From a Greenhouse to Hothouse planet

Published June 5, 2026 Updated June 5, 2026 09:30am

THE World Environment Day, which falls today (June 5), carries added significance because the rate of climate change has surpassed some projections as well as the Paris Agreement target, which called for limiting global warming to 1.5-2 degrees Celsius over pre-industrial levels. The average global temperature is rising at a pace of 0.17 degrees per decade, and is predicted to rise by 2.5 to 4.5 degrees.

The term ‘greenhouse effect’ was first used in 1907 to describe the process by which greenhouse gases (GHGs) found in Earth’s atmosphere cause the planet to warm. Earth is sometimes referred to as the ‘Goldilocks’ planet because of its ideal climate, which is neither too hot nor too cold and sustains temperatures that are conducive to life. The term ‘Hothouse Earth’ was first used in 2018 to describe a potential course in which human-caused climate change sets the planet on a warming path that would be difficult or impossible to control, as the phenomenon is more intense, sometimes abrupt, and undoubtedly disruptive. In this scenario, human efforts to reduce emissions will become futile, and recovery may be impossible, even with reductions in carbon dioxide (CO2) emissions.

To be clear, there are a number of forces at play that might place us on the Hothouse Earth trajectory. These mechanisms include GHG emissions, which are driven by the burning of fossil fuels, industrial processes, deforestation and land-use change; climate feedbacks, which are looping reactions in Earth’s systems; and tipping points, which are the combined warming impact of human emissions and climate feedback loops. In a Hothouse scenario, the global temperature stays significantly above the 4-degree rise and activate mechanisms in Earth’s climate that eventually push the global climate well over the threshold into continued, self-perpetuating warming, independent of human emissions, driving a domino-like cascade of melting ice, warming seas, shifting currents and dying forests, and may impact temperatures, weather patterns, ice sheets, ocean circulation and human societies.

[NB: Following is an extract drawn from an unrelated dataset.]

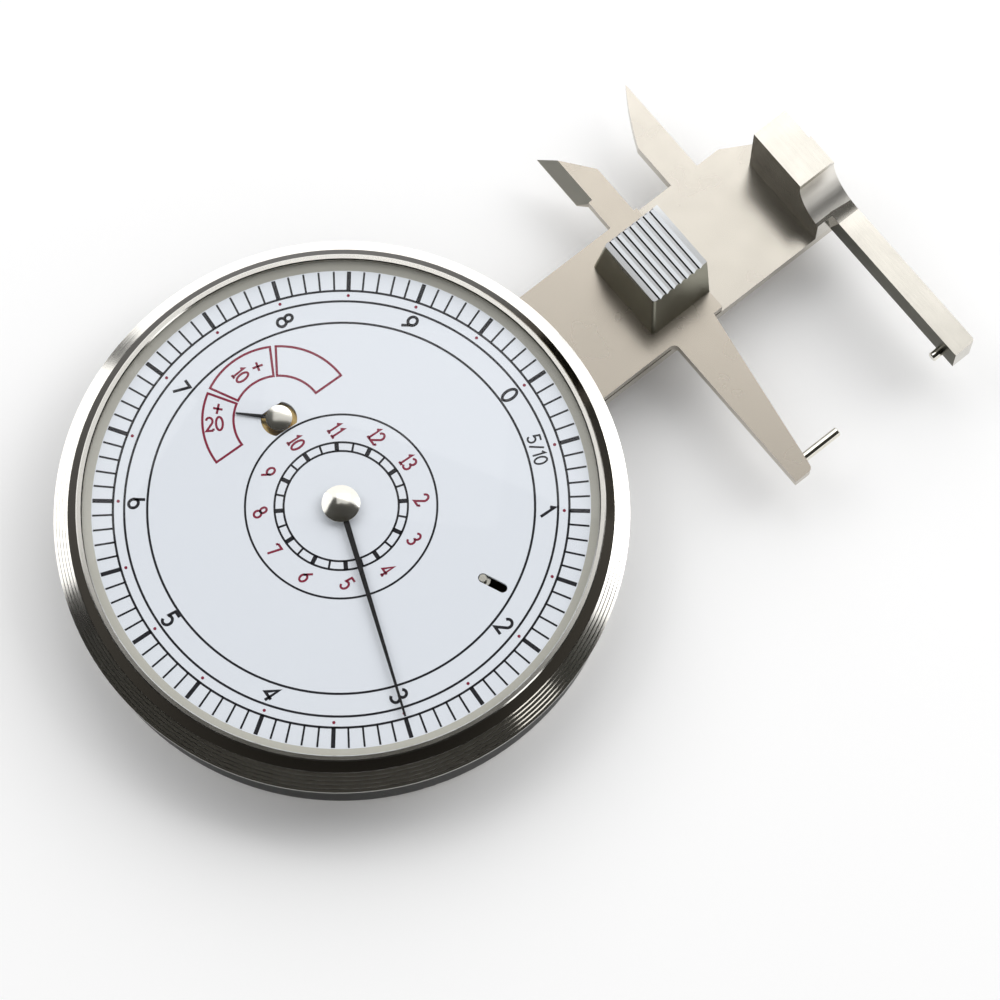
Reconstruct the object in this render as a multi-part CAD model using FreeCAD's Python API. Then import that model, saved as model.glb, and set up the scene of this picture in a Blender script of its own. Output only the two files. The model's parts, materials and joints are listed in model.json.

Pakistan, despite contributing less than one per cent to global GHG emissions, is considered being on the front line of global climate change — a state where melting glaciers, water crises, extreme heatwaves, agricultural vulnerability, food and livelihood security, and economic strain are together making climate change uncontrollable.

The window of opportunity to keep global temperatures below the critical levels may be fast closing. Therefore, addressing climate change necessitates more drastic, rapid, fundamental trans-formations both locally and globally.

Stronger legislative frameworks that expedite emission reductions are needed, such as the rapid phase-out of fossil fuels, the deep and immediate decarboni-sation of transportation and industry, mass-level energy efficiency, the needed improvement in natural carbon sinks, and the use of advanced technology for CO2 removal.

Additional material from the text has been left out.